[begin Dataset section]

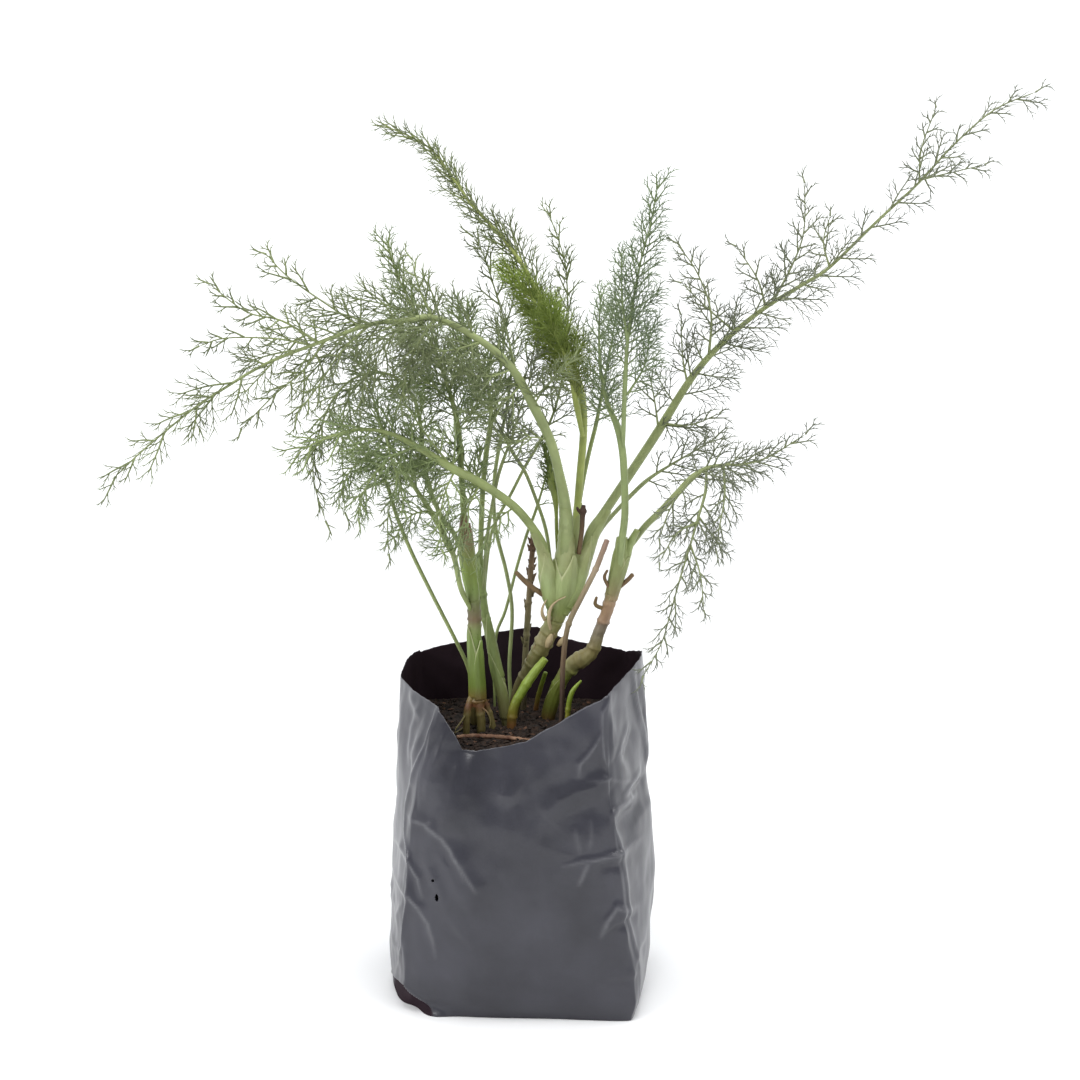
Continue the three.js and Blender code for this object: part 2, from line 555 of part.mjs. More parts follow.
function soilBody() {
  const rings = BAG_LOOPS.slice(0, -1).map((loop) => inset(bagLoopAt(loop[0][2]), FILM + SOIL_CLEAR));
  rings[0].forEach((p) => p.setZ(FILM + GAP));
  const rim = inset(bagLoopAt(SOIL_EDGE), FILM + SOIL_TOP_CLEAR);
  for (const share of SOIL_RINGS) {
    rings.push(rim.map((p) => {
      const x = p.x * share;
      const y = p.y * share;
      return new THREE.Vector3(x, y, soilHeight(x, y));
    }));
  }
  return solid(ringedGeometry(rings));
}

function twigRoute() {
  return TWIG.map(([x, y, radius]) => [x, y, soilHeight(x, y) + radius - TWIG_BEDDING, radius]);
}

// Seeded draw between 0 and 1, the same for the same whole numbers
function draw(...keys) {
  let state = 2166136261;
  for (const key of keys) {
    state = Math.imul(state ^ key, 16777619) >>> 0;
  }
  state = (Math.imul(state ^ (state >>> 15), 2246822519)) >>> 0;
  state = (Math.imul(state ^ (state >>> 13), 3266489917)) >>> 0;
  return ((state ^ (state >>> 16)) >>> 0) / 4294967296;
}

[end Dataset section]

**Written exercise**: Recopy the whole listing exactly.

**Result of this exercise**:
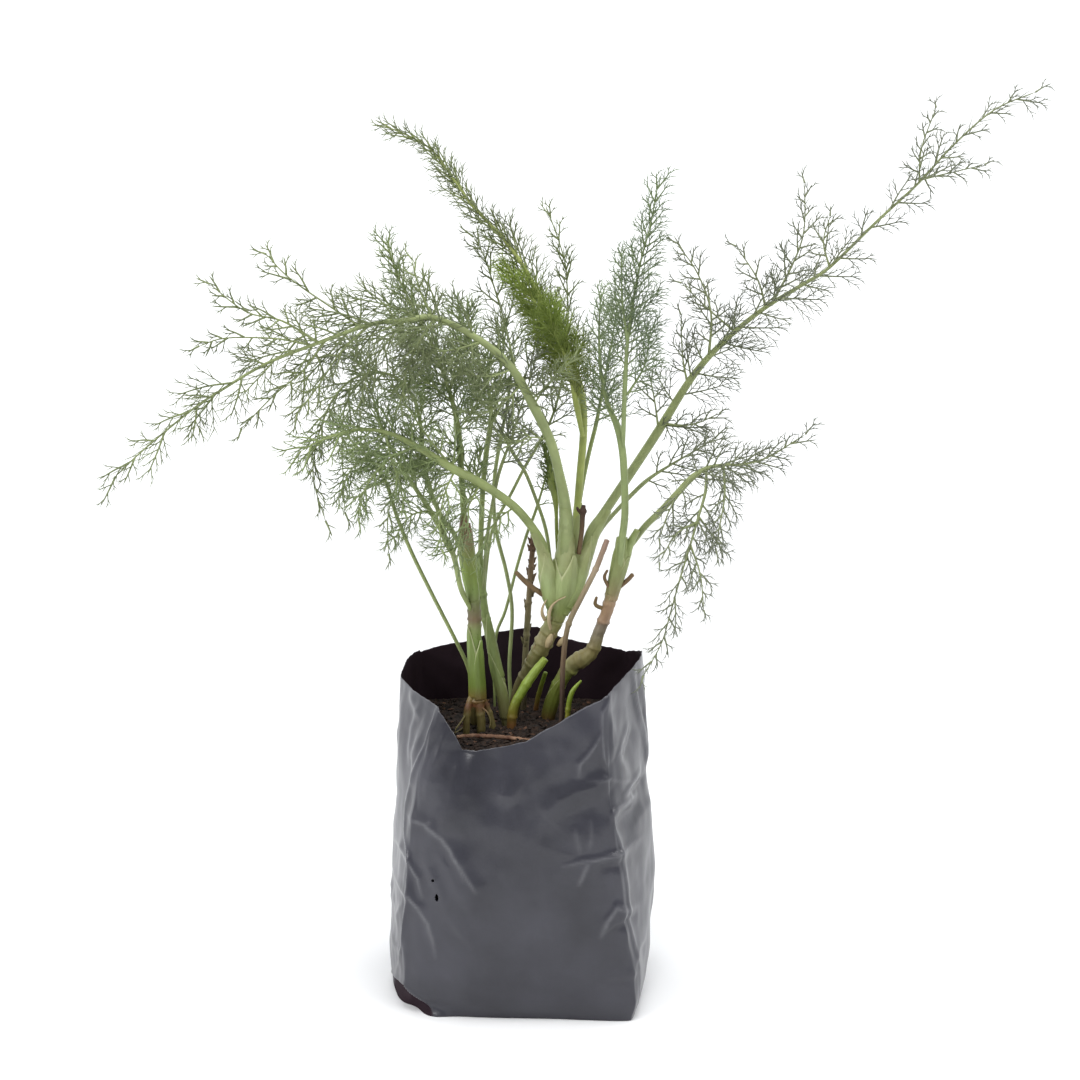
Continue the three.js and Blender code for this object: part 2, from line 555 of part.mjs. More parts follow.
function soilBody() {
  const rings = BAG_LOOPS.slice(0, -1).map((loop) => inset(bagLoopAt(loop[0][2]), FILM + SOIL_CLEAR));
  rings[0].forEach((p) => p.setZ(FILM + GAP));
  const rim = inset(bagLoopAt(SOIL_EDGE), FILM + SOIL_TOP_CLEAR);
  for (const share of SOIL_RINGS) {
    rings.push(rim.map((p) => {
      const x = p.x * share;
      const y = p.y * share;
      return new THREE.Vector3(x, y, soilHeight(x, y));
    }));
  }
  return solid(ringedGeometry(rings));
}

function twigRoute() {
  return TWIG.map(([x, y, radius]) => [x, y, soilHeight(x, y) + radius - TWIG_BEDDING, radius]);
}

// Seeded draw between 0 and 1, the same for the same whole numbers
function draw(...keys) {
  let state = 2166136261;
  for (const key of keys) {
    state = Math.imul(state ^ key, 16777619) >>> 0;
  }
  state = (Math.imul(state ^ (state >>> 15), 2246822519)) >>> 0;
  state = (Math.imul(state ^ (state >>> 13), 3266489917)) >>> 0;
  return ((state ^ (state >>> 16)) >>> 0) / 4294967296;
}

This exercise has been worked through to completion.